• **Instruction**:
Your task is to print all of the material verbatim.

• **Provided data**:
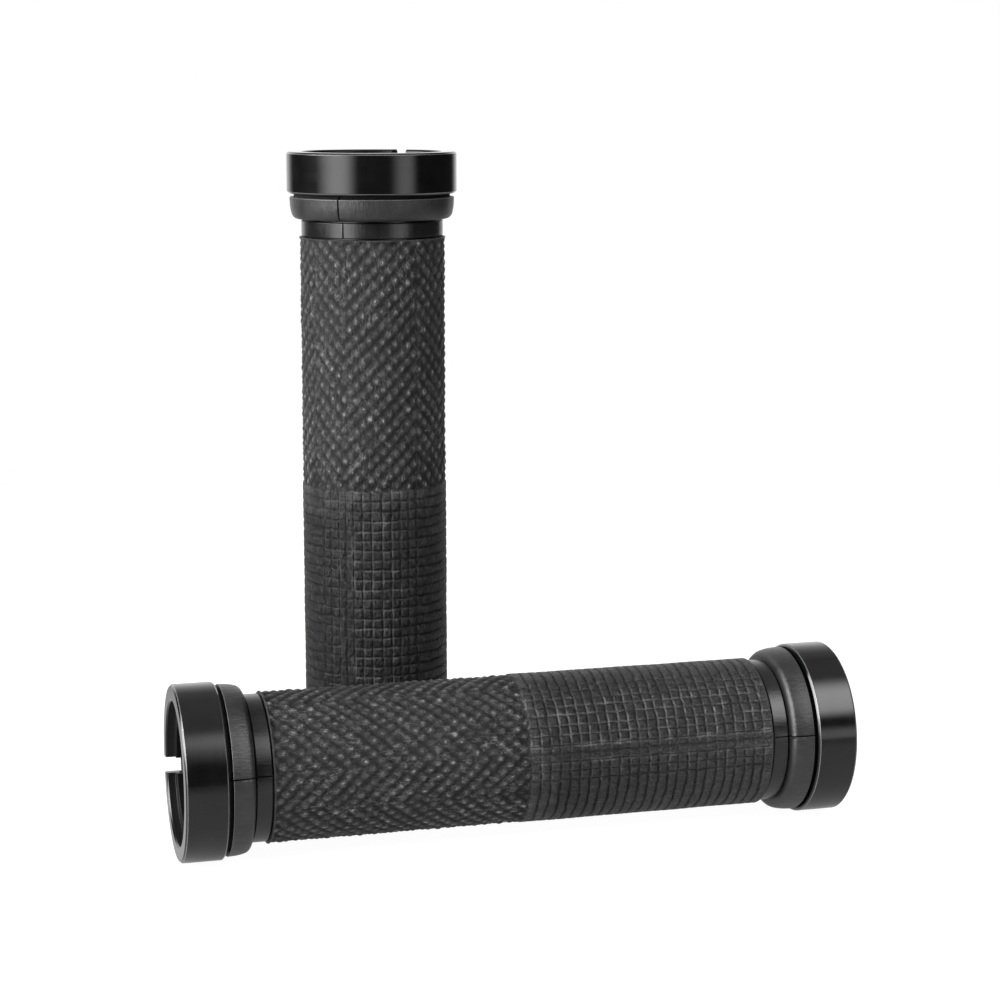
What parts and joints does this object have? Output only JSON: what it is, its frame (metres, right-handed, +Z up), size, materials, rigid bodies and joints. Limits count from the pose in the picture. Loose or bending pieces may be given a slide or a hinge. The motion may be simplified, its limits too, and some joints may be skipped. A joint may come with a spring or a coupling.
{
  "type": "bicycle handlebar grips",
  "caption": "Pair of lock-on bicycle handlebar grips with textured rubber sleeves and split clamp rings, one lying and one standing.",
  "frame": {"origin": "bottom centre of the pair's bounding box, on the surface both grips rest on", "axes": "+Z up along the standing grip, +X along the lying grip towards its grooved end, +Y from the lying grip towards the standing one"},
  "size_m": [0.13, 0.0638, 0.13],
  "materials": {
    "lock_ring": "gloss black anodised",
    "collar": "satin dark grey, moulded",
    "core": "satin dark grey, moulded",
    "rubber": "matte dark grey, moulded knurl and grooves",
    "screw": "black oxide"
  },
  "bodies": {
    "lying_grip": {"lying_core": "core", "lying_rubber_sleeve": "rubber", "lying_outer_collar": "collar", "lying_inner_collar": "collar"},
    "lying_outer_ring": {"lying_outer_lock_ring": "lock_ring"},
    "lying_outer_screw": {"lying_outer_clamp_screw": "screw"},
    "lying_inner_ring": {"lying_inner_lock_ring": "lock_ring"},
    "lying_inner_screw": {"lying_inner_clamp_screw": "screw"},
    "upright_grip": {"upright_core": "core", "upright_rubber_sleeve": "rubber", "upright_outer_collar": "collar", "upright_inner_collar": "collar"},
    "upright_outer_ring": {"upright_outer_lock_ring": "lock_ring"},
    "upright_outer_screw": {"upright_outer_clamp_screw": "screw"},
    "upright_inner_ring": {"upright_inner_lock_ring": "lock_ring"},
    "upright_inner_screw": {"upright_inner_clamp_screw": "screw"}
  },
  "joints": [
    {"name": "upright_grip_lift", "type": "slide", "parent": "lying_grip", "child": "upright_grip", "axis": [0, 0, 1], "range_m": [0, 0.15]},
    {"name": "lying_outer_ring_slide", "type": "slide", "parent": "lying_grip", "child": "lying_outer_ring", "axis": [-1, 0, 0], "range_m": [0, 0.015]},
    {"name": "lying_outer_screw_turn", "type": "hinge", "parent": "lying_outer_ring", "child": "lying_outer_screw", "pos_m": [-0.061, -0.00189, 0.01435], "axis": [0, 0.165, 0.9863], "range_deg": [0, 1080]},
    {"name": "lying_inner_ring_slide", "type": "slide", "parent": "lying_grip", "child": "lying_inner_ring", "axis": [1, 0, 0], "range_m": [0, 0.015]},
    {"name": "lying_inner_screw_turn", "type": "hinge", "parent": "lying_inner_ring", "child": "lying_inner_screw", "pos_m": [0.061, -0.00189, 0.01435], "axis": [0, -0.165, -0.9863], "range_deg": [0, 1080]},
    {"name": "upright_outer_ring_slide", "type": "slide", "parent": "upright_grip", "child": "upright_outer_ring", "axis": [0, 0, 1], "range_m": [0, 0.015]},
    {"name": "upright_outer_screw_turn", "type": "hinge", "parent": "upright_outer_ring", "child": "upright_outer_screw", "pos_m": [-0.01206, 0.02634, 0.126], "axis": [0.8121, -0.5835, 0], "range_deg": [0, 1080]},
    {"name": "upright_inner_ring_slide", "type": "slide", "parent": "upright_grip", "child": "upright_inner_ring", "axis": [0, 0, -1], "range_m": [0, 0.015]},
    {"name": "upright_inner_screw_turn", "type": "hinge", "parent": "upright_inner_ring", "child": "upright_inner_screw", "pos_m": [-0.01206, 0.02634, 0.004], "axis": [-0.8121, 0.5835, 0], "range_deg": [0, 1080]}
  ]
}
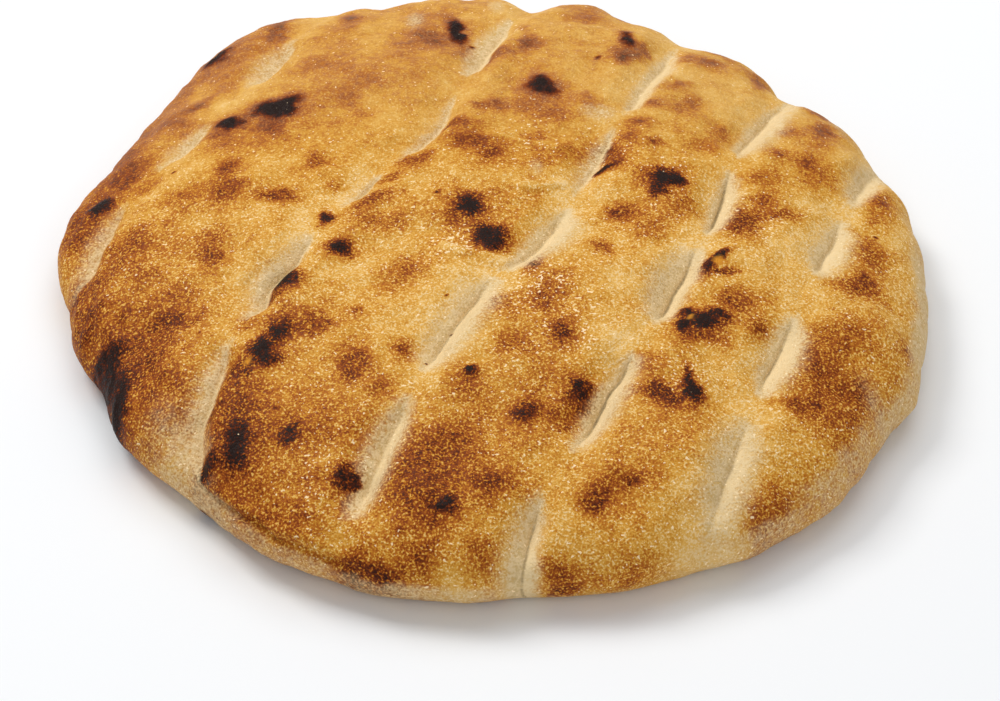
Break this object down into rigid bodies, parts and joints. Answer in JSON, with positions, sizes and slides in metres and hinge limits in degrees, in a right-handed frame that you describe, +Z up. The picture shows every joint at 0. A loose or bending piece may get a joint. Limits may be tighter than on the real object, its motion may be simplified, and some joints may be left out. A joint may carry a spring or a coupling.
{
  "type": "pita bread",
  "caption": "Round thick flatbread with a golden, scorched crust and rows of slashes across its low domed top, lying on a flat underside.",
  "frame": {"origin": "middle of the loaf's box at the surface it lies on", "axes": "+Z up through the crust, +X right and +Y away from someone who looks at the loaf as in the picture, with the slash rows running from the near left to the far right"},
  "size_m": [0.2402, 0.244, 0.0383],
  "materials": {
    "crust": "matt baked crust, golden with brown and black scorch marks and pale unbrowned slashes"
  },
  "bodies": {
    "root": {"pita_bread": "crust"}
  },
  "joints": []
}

• **Finished answer**:
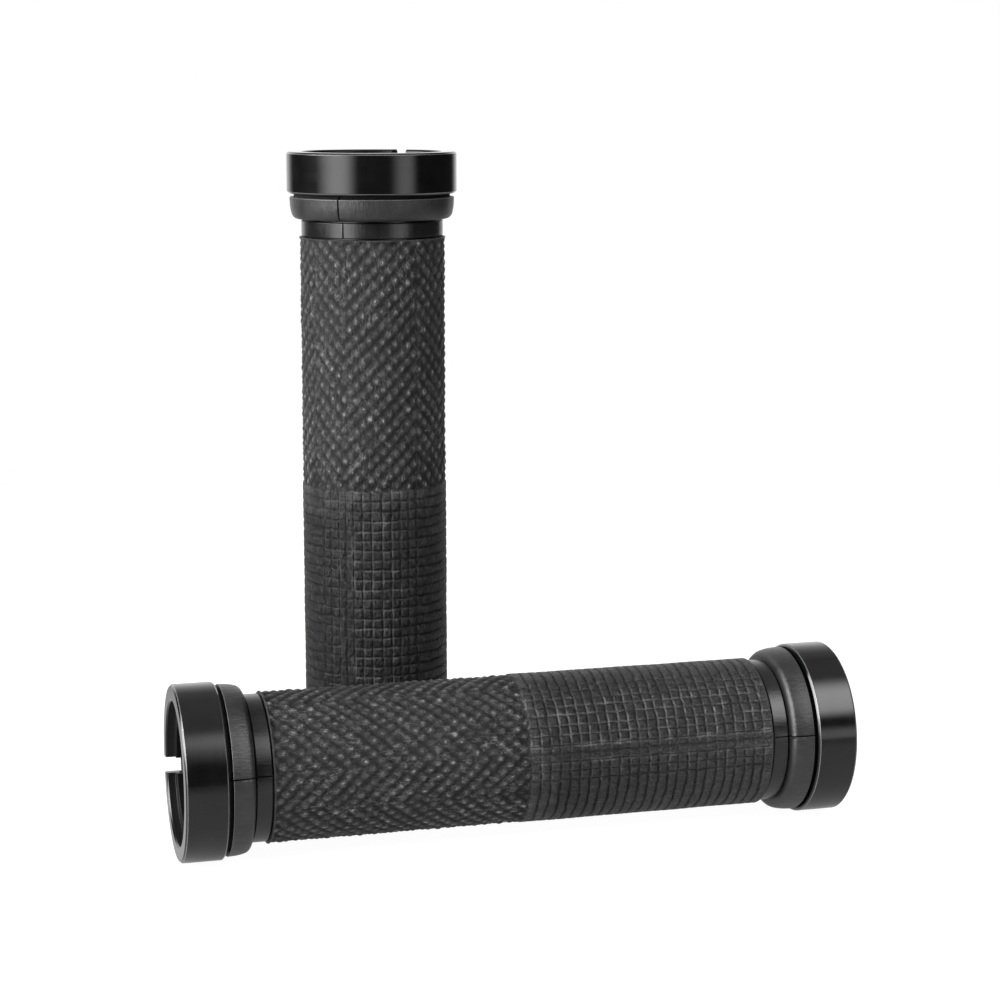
What parts and joints does this object have? Output only JSON: what it is, its frame (metres, right-handed, +Z up), size, materials, rigid bodies and joints. Limits count from the pose in the picture. Loose or bending pieces may be given a slide or a hinge. The motion may be simplified, its limits too, and some joints may be skipped. A joint may come with a spring or a coupling.
{
  "type": "bicycle handlebar grips",
  "caption": "Pair of lock-on bicycle handlebar grips with textured rubber sleeves and split clamp rings, one lying and one standing.",
  "frame": {"origin": "bottom centre of the pair's bounding box, on the surface both grips rest on", "axes": "+Z up along the standing grip, +X along the lying grip towards its grooved end, +Y from the lying grip towards the standing one"},
  "size_m": [0.13, 0.0638, 0.13],
  "materials": {
    "lock_ring": "gloss black anodised",
    "collar": "satin dark grey, moulded",
    "core": "satin dark grey, moulded",
    "rubber": "matte dark grey, moulded knurl and grooves",
    "screw": "black oxide"
  },
  "bodies": {
    "lying_grip": {"lying_core": "core", "lying_rubber_sleeve": "rubber", "lying_outer_collar": "collar", "lying_inner_collar": "collar"},
    "lying_outer_ring": {"lying_outer_lock_ring": "lock_ring"},
    "lying_outer_screw": {"lying_outer_clamp_screw": "screw"},
    "lying_inner_ring": {"lying_inner_lock_ring": "lock_ring"},
    "lying_inner_screw": {"lying_inner_clamp_screw": "screw"},
    "upright_grip": {"upright_core": "core", "upright_rubber_sleeve": "rubber", "upright_outer_collar": "collar", "upright_inner_collar": "collar"},
    "upright_outer_ring": {"upright_outer_lock_ring": "lock_ring"},
    "upright_outer_screw": {"upright_outer_clamp_screw": "screw"},
    "upright_inner_ring": {"upright_inner_lock_ring": "lock_ring"},
    "upright_inner_screw": {"upright_inner_clamp_screw": "screw"}
  },
  "joints": [
    {"name": "upright_grip_lift", "type": "slide", "parent": "lying_grip", "child": "upright_grip", "axis": [0, 0, 1], "range_m": [0, 0.15]},
    {"name": "lying_outer_ring_slide", "type": "slide", "parent": "lying_grip", "child": "lying_outer_ring", "axis": [-1, 0, 0], "range_m": [0, 0.015]},
    {"name": "lying_outer_screw_turn", "type": "hinge", "parent": "lying_outer_ring", "child": "lying_outer_screw", "pos_m": [-0.061, -0.00189, 0.01435], "axis": [0, 0.165, 0.9863], "range_deg": [0, 1080]},
    {"name": "lying_inner_ring_slide", "type": "slide", "parent": "lying_grip", "child": "lying_inner_ring", "axis": [1, 0, 0], "range_m": [0, 0.015]},
    {"name": "lying_inner_screw_turn", "type": "hinge", "parent": "lying_inner_ring", "child": "lying_inner_screw", "pos_m": [0.061, -0.00189, 0.01435], "axis": [0, -0.165, -0.9863], "range_deg": [0, 1080]},
    {"name": "upright_outer_ring_slide", "type": "slide", "parent": "upright_grip", "child": "upright_outer_ring", "axis": [0, 0, 1], "range_m": [0, 0.015]},
    {"name": "upright_outer_screw_turn", "type": "hinge", "parent": "upright_outer_ring", "child": "upright_outer_screw", "pos_m": [-0.01206, 0.02634, 0.126], "axis": [0.8121, -0.5835, 0], "range_deg": [0, 1080]},
    {"name": "upright_inner_ring_slide", "type": "slide", "parent": "upright_grip", "child": "upright_inner_ring", "axis": [0, 0, -1], "range_m": [0, 0.015]},
    {"name": "upright_inner_screw_turn", "type": "hinge", "parent": "upright_inner_ring", "child": "upright_inner_screw", "pos_m": [-0.01206, 0.02634, 0.004], "axis": [-0.8121, 0.5835, 0], "range_deg": [0, 1080]}
  ]
}
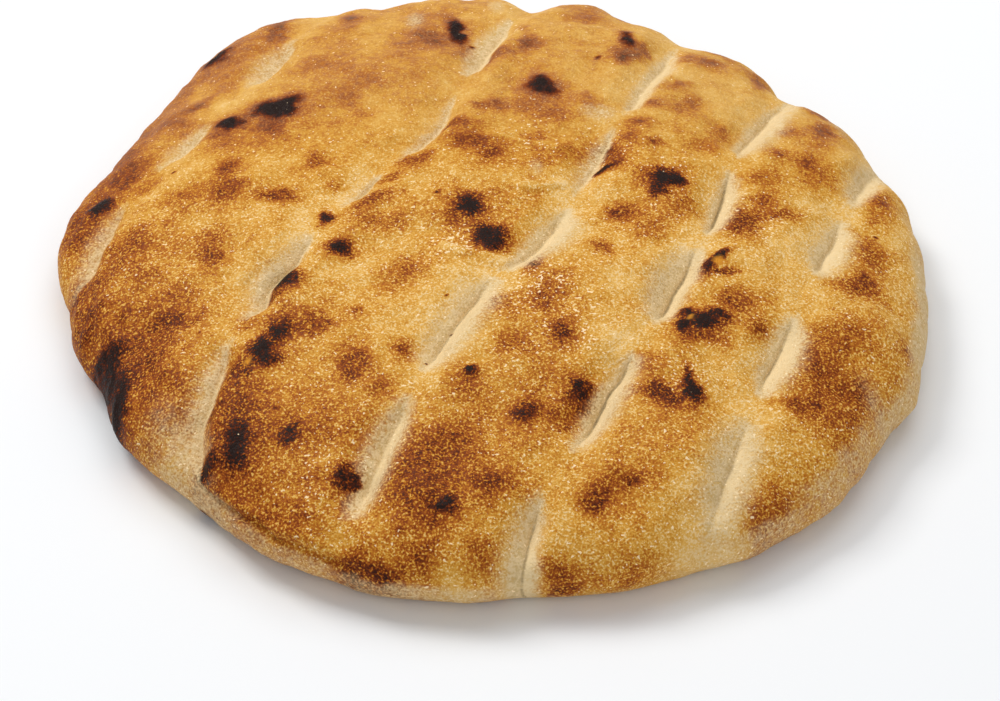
Break this object down into rigid bodies, parts and joints. Answer in JSON, with positions, sizes and slides in metres and hinge limits in degrees, in a right-handed frame that you describe, +Z up. The picture shows every joint at 0. A loose or bending piece may get a joint. Limits may be tighter than on the real object, its motion may be simplified, and some joints may be left out. A joint may carry a spring or a coupling.
{
  "type": "pita bread",
  "caption": "Round thick flatbread with a golden, scorched crust and rows of slashes across its low domed top, lying on a flat underside.",
  "frame": {"origin": "middle of the loaf's box at the surface it lies on", "axes": "+Z up through the crust, +X right and +Y away from someone who looks at the loaf as in the picture, with the slash rows running from the near left to the far right"},
  "size_m": [0.2402, 0.244, 0.0383],
  "materials": {
    "crust": "matt baked crust, golden with brown and black scorch marks and pale unbrowned slashes"
  },
  "bodies": {
    "root": {"pita_bread": "crust"}
  },
  "joints": []
}